If you’re gearing conservatively, you’re going to want to stick below 40A per motor. If you’re willing to push it, you can go up to ~50A since the breaker can technically hold 135% of rated current indefinitely (according to the datasheet). You’ll still want to watch your total current draw for your main breaker and avoiding brownouts.

So to find the gear ratio itself, it’s just the driven gear teeth/ the drive gear teeth, but to find the torque, it’s the radius of the driven/the radius of the drive *2

I just want to make sure I understand completely thank you so much.

In this case, the torque from each motor is multiplied by two because there are two motors. If there were 3 motors it would be *3. If there was only one motor it would be *1.

Basically, the equations are:
ratio = driven/drive
speed = input_speed/ratio
torque = input_torque*ratio

In this case, the input torque is really the input torque per motor times the number of motors (which is where you get the *2 from).

Omg, thank you so much that clears everything up for me.

I think I was getting confused by mixing torque and speed together but this really explained everything.

If only there was a Chief Delphi equivalent of Reddit gold I could give to you. Thank you so much

Glad I could help. It’s not quite reddit gold, but ChiefDelphi does have a reputation system (like a karma system on other forums). If you look in the top right hand corner of each post, there are three symbols. If you click on the scales, you can add to someone’s reputation. Normally, you can give them positive rep (upvote), negative rep (downvote), or neutral rep. That changes the number of green dots that appears in their signature, and it serves as a way to tell who is known for being helpful and giving good advice. Only the person you’re giving the rep to (and admins) can see what you write. As a new user you can only give neutral rep for now, but after a few more posts you’ll be able to give positive and negative rep too. I’d suggest reading ChiefDelphi’s FAQ on the reputation system here (the whole FAQ is very helpful as a new user if you have some time to read through it).

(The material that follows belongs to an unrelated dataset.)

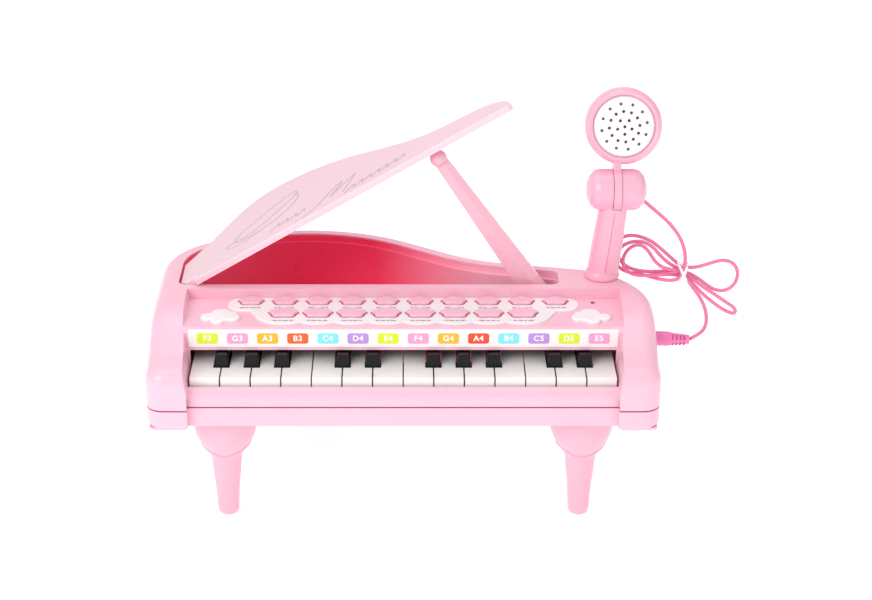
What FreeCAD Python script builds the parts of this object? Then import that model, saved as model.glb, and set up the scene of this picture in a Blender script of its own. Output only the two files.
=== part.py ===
import FreeCAD, Part
import math
import os
from FreeCAD import Vector

# Toy grand-piano keyboard with a propped lid and a plug-in microphone on a tied cord.
# Millimetres, +X to the player's right, +Y to the back, +Z up, floor at Z = 0.
# It is modelled about the middle of its keyboard and moved to its final origin at the end.

# ---- driving dimensions ----
KEY_PITCH = 23.54             # one white key, as on a full-size piano
WHITE_KEYS = 14               # F to E
HALF_WIDTH = 197.7            # middle of the keyboard to the outside of a cheek
CHEEK_FRONT_Y = -7.0          # the cheeks stand this far in front of the key slip
DECK_Z = 169.0                # top of the case
SEAM_Z = 112.2                # joint between the upper and lower shells
SEAM_GAP = 0.4
FLOOR_Z = 96.2                # underside of the case
WALL = 2.5                    # shell thickness
TOP_ROUND = 12.0              # rounding of the case's outer top edge
PANEL_Z = 160.1               # control panel
PANEL_FRONT_Y = 39.0
PANEL_BACK_Y = 95.8
OVERHANG_Z = 142.3            # underside of the panel's front wall, over the keys
SLIP_Z = 126.0                # top of the key slip
SLIP_BACK_Y = 8.0
CHEEK_INNER_X = 165.5
KEY_TOP_Z = 131.9
KEY_FRONT_Y = 10.0
BLACK_FRONT_Y = 29.4
BLACK_TOP_Z = 141.1
KEY_PIVOT_Y = 88.0
KEY_PIVOT_Z = 127.4
BAR_BACK_Y = 103.9            # front edge of the sound well under the lid
WELL_RIGHT_X = 125.0
WELL_FLOOR_Z = 124.0
RIM = 17.0                    # width of the flat rim around the well
LEDGE_Z = 163.0
BUTTON_PITCH = 26.9
BUTTON_ROWS = ((10, 87.0, 9.9), (8, 64.6, 11.5))   # count, Y of the row, star radius
LEG_X = 140.5
LEG_Y = 35.0
REAR_LEG = (-80.0, 186.0)
LID_ANGLE = 30.7              # how far the prop holds the lid open
LID_AXIS = (-165.3, 165.5)    # X and Z of the lid's hinge pin
PROP_AXIS = (168.0, 160.0)    # X and Z of the prop's pivot, hidden under the deck
PROP_TIP = (27.5, 273.8)      # X and Z of the prop's ball end
PROP_Y = 113.0
MIC_X = 160.5
MIC_Y = 120.5
BARREL_Z = 244.2
BARREL_DX = 8.7              # the microphone leans to the right by this much at its barrel
HEAD_DX = 13.2
HEAD_Z = 295.0
HEAD_TILT = 15.0              # degrees back from upright
CORD_D = 3.0

BLACK_AFTER = (1, 2, 3, 5, 6, 8, 9, 10, 12, 13)    # a black key follows these white keys
UP = Vector(0, 0, 1)
ALONG_X = Vector(1, 0, 0)
ALONG_Y = Vector(0, 1, 0)


# ---- small helpers ----
def box(x0, x1, y0, y1, z0, z1):
    return Part.makeBox(x1 - x0, y1 - y0, z1 - z0, Vector(x0, y0, z0))


def rod(radius, length, base, direction=UP):
    return Part.makeCylinder(radius, length, Vector(*base), direction)


def fuse(shapes):
    body = shapes[0]
    for other in shapes[1:]:
        body = body.fuse(other)
    return body.removeSplitter()


def closed(points):
    """A flat face inside a polygon."""
    return Part.Face(Part.makePolygon([Vector(*p) for p in points] + [Vector(*points[0])]))


def edges_where(shape, test):
    return [edge for edge in shape.Edges if test(edge)]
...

Actually if you were to accurately measure the output speed of a transmission with one motor and again with two of the same model motor you will see an increase in output shaft speed.

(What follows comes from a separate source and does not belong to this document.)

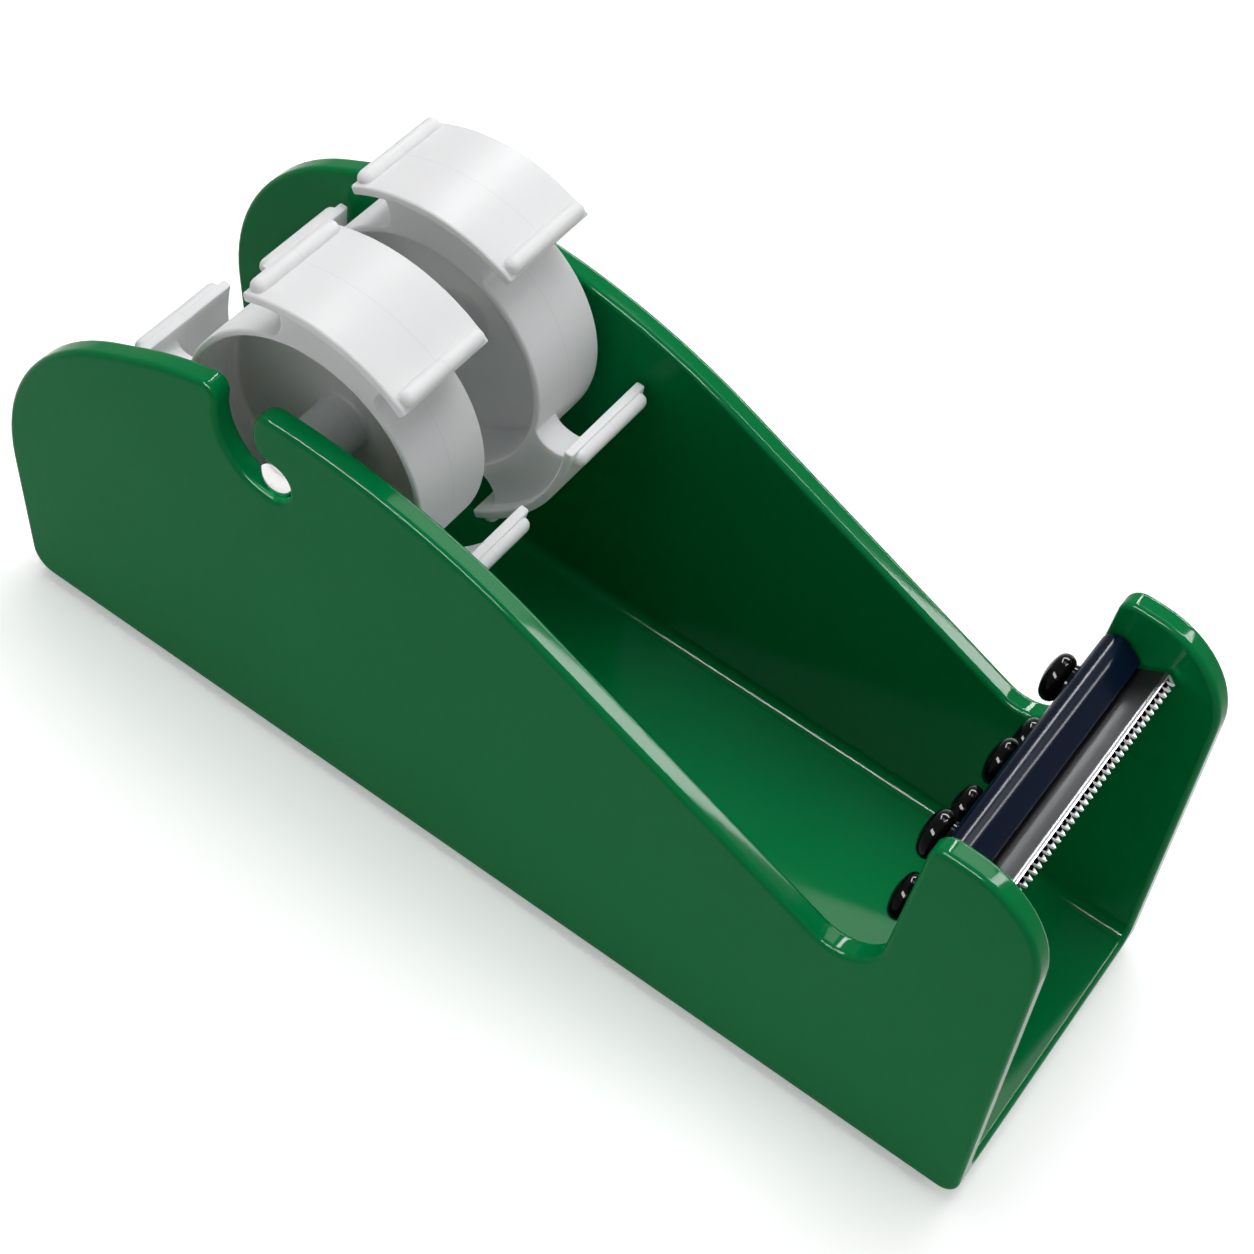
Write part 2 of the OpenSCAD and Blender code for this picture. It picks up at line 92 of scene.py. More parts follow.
class DispenserSizes(bpy.types.PropertyGroup):
    """Small sizes of the finish, which the construction model leaves out."""

    panel_round: bpy.props.FloatProperty(
        name="Panel edge radius", description="Rounding along the edges of the side plates",
        default=1.2 * MM, min=0.2 * MM, max=2.2 * MM, unit="LENGTH")
    hub_round: bpy.props.FloatProperty(
        name="Hub edge radius", description="Rounding along the moulded edges of the hubs",
        default=0.28 * MM, min=0.05 * MM, max=0.6 * MM, unit="LENGTH")
    sheet_round: bpy.props.FloatProperty(
        name="Bracket edge radius", description="Rounding along the cut edges of the bracket",
        default=0.6 * MM, min=0.05 * MM, max=0.8 * MM, unit="LENGTH")
    blade_round: bpy.props.FloatProperty(
        name="Blade edge radius", description="Rounding along the ground edges of the blade",
        default=0.07 * MM, min=0.01 * MM, max=0.2 * MM, unit="LENGTH")
    tooth_reach: bpy.props.FloatProperty(
        name="Ground edge", description="Reach of the bright ground teeth behind their tips",
        default=1.98 * MM, min=0.5 * MM, max=4 * MM, unit="LENGTH")
    spacer_round: bpy.props.FloatProperty(
        name="Spacer edge radius", description="Rounding along the edges of the spacer",
        default=0.5 * MM, min=0.05 * MM, max=1 * MM, unit="LENGTH")
    axle_dome: bpy.props.FloatProperty(
        name="Axle dome", description="Height of the domed end of the axle",
        default=1.0 * MM, min=0.2 * MM, max=3 * MM, unit="LENGTH")
    centre_mark: bpy.props.FloatProperty(
        name="Centre mark", description="Radius of the centre mark in the end of the axle",
        default=0.28 * MM, min=0, max=1 * MM, unit="LENGTH")
    cap_rim: bpy.props.FloatProperty(
        name="Cap rim radius", description="Radius of the thick round rim of a cap",
        default=1.9 * MM, min=1 * MM, max=2.4 * MM, unit="LENGTH")
    cap_neck: bpy.props.FloatProperty(
        name="Cap neck height", description="Height of the neck under a cap",
        default=0.65 * MM, min=0.2 * MM, max=2 * MM, unit="LENGTH")
    cap_neck_width: bpy.props.FloatProperty(
        name="Cap neck width", description="Diameter of the neck under a cap",
        default=7.6 * MM, min=4 * MM, max=9 * MM, unit="LENGTH")


class DispenserColours(bpy.types.PropertyGroup):
    """Colours of the finishes."""

    enamel: bpy.props.FloatVectorProperty(
        name="Enamel", description="Green enamel of the body", subtype="COLOR",
        size=3, min=0, max=1, default=(0.0, 0.194, 0.05))
    hub: bpy.props.FloatVectorProperty(
        name="Hubs", description="White plastic of the hubs", subtype="COLOR",
        size=3, min=0, max=1, default=(0.8, 0.805, 0.812))
    bracket: bpy.props.FloatVectorProperty(
        name="Bracket", description="Navy enamel of the bracket", subtype="COLOR",
        size=3, min=0, max=1, default=(0.003, 0.008, 0.022))
    blade: bpy.props.FloatVectorProperty(
        name="Blade", description="Dark spring steel of the blade", subtype="COLOR",
        size=3, min=0, max=1, default=(0.05, 0.051, 0.053))
    ground: bpy.props.FloatVectorProperty(
        name="Ground steel", description="Bright steel of the ground teeth and of the screws",
        subtype="COLOR", size=3, min=0, max=1, default=(0.42, 0.42, 0.43))
    polished: bpy.props.FloatVectorProperty(
        name="Axle", description="Polished steel of the axle", subtype="COLOR",
        size=3, min=0, max=1, default=(0.74, 0.73, 0.72))
    cap: bpy.props.FloatVectorProperty(
        name="Caps", description="Black plastic of the caps", subtype="COLOR",
        size=3, min=0, max=1, default=(0.003, 0.003, 0.0035))
    rubber: bpy.props.FloatVectorProperty(
        name="Feet", description="Black rubber of the feet", subtype="COLOR",
        size=3, min=0, max=1, default=(0.012, 0.012, 0.012))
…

If you had a motor that had a true free speed of say 5000 rpm and then connected it to a 5 to 1 transmission you will not see the calculated output of 1000 rpm. Why? Friction. That friction is due to both the bearings and the gear to gear interaction. When you add a second motor you do add another friction point with it’s gear to gear interface but you don’t add any more friction to the bearings. (in fact proper placement of the second motor can reduce the friction on the driven gear shaft) That means that while the total friction in the gear box increases with the additional motor it does not double.

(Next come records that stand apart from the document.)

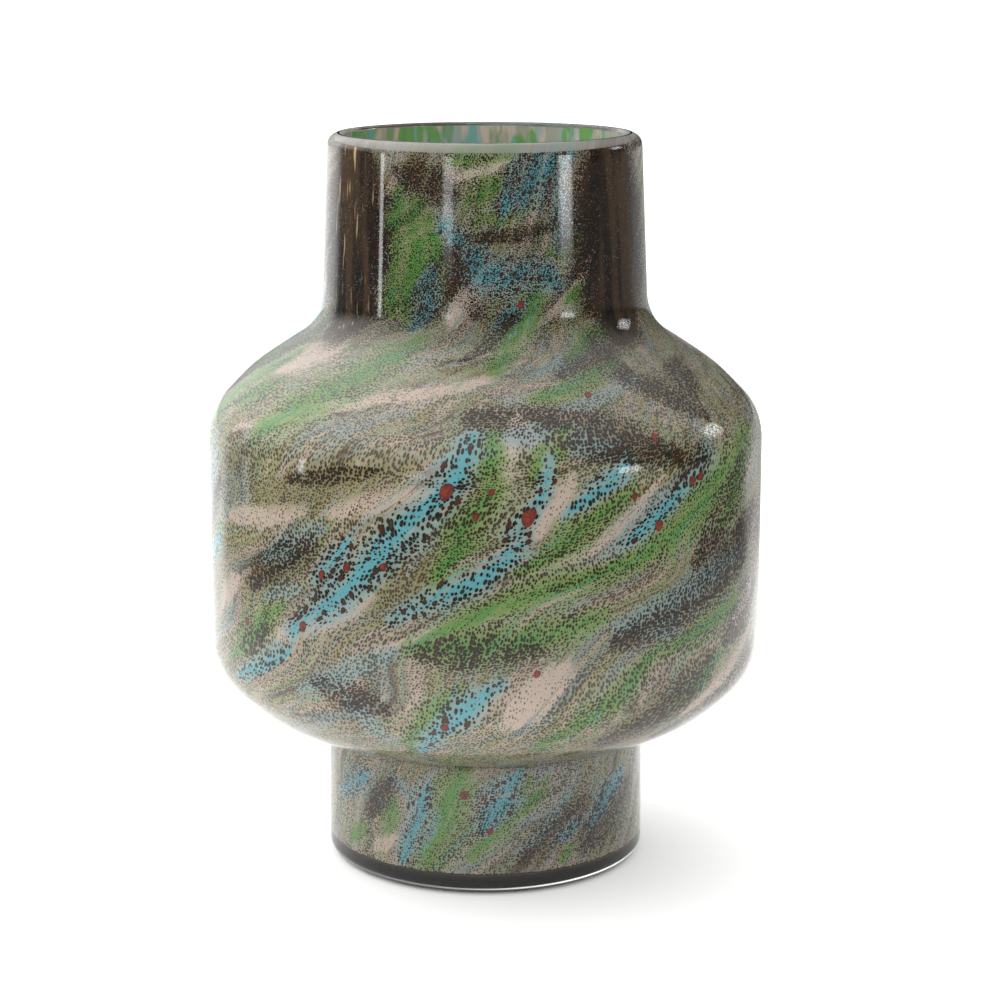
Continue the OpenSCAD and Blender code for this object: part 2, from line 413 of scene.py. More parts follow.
def distance_to(angle, radius, along, points):
    """Distance in mm from each vertex to a stroke, and how far along the stroke, from 0 to 1."""
    best = np.full(angle.shape, 1e9)
    where = np.zeros(angle.shape)
    wide = [(b[0] - a[0]) * MM_PER_DEGREE for a, b in zip(points, points[1:])]
    lengths = [np.hypot(w, b[1] - a[1]) for w, a, b in zip(wide, points, points[1:])]
    done, whole = 0.0, sum(lengths)
    for (a, b), length in zip(zip(points, points[1:]), lengths):
        px = np.radians((angle - a[0] + 180) % 360 - 180) * radius
        py = along - a[1]
        vx = math.radians(b[0] - a[0]) * radius
        vy = b[1] - a[1]
        t = np.clip((px * vx + py * vy) / (vx * vx + vy * vy), 0, 1)
        gap = np.hypot(px - vx * t, py - vy * t)
        nearer = gap < best
        best = np.where(nearer, gap, best)
        where = np.where(nearer, (done + length * t) / whole, where)
        done += length
    return best, where


def stroke_field(angle, radius, along, strokes, to_along):
    """1 on the middle line of a stroke, 0 at its edge and down to -1 away from every stroke."""
    field = np.full(angle.shape, -1.0)
    for width, points in strokes:
        gap, t = distance_to(angle, radius, along, [(a, to_along(z)) for a, z in points])
        swell = np.sin(math.pi * np.clip(t, 0.02, 0.98)) ** 0.6
        half = width / 2 * (END_SHARE + (1 - END_SHARE) * swell)
        field = np.maximum(field, 1 - gap / half)
    return np.clip(field, -1, 1)


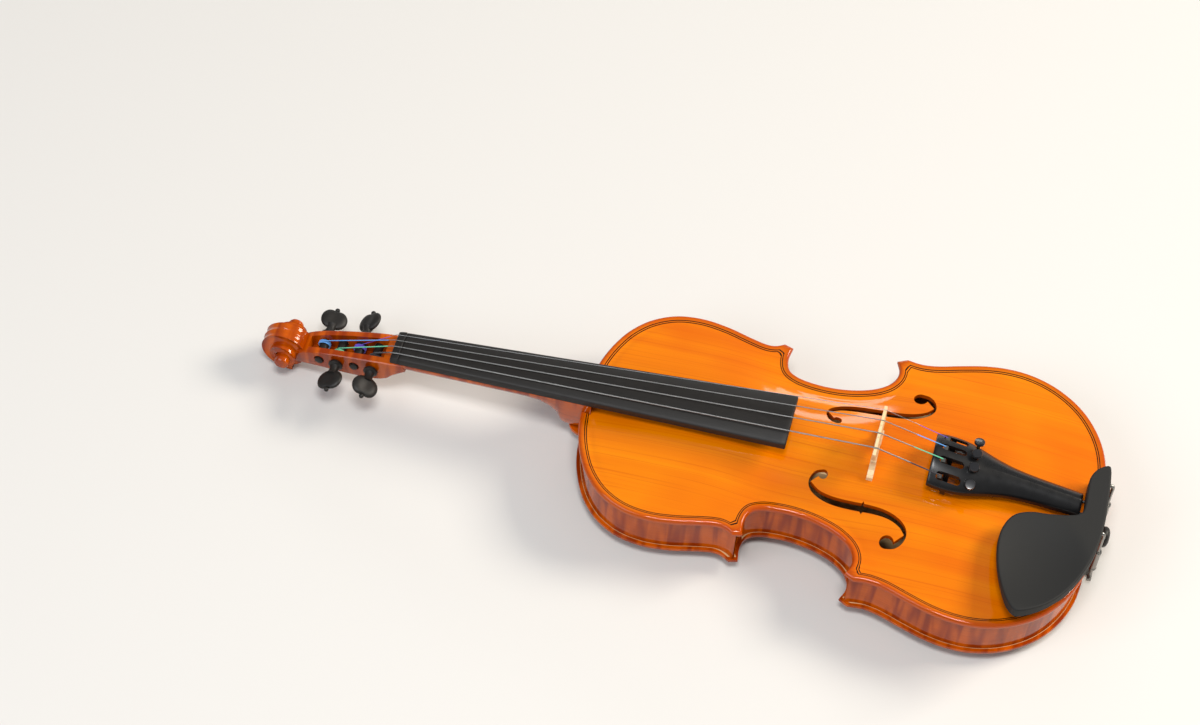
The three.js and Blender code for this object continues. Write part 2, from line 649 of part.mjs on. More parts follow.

So back to our 5000 rpm motor on a 5 to 1 transmission. Put one motor on it and the actual output rpm may be say 950 rpm instead of the calculated 1000 rpm. Put an additional motor on that transmission and the actual output speed will rise. No it still won’t rise to that theoretical 1000 rpm but it could rise to say 970 rpm.

^^ This, mostly. In 2015, we designed for 40A peak draw per CIM. The past two years, we have designed based on a peak draw of 50A per CIM for up to four CIMs at at time. We never tripped a breaker, nor had a brownout in the first twenty minutes with a battery, excepting only the incident where we totally bunged up the programming and smoked our rope-climbing CIM by ignoring a limit switch and stalling it at full voltage in reverse when we weren’t even climbing*. As such, I consider 50A peak loading per CIM for 4 CIMs to be pretty conservative.

  • Ratchet wrenches sometimes have unintended, but useful consequences. Play the breaks when you get them.

This is at best a second order effect, where the fraction of energy dissipated by friction is reduced a bit by greatly increasing the amount of energy on the drive shaft. Adding a second motor to a gearbox essentially doubles its torque (and acceleration, if the wheels don’t slip on the carpet), but increases the top speed by a few percent at best.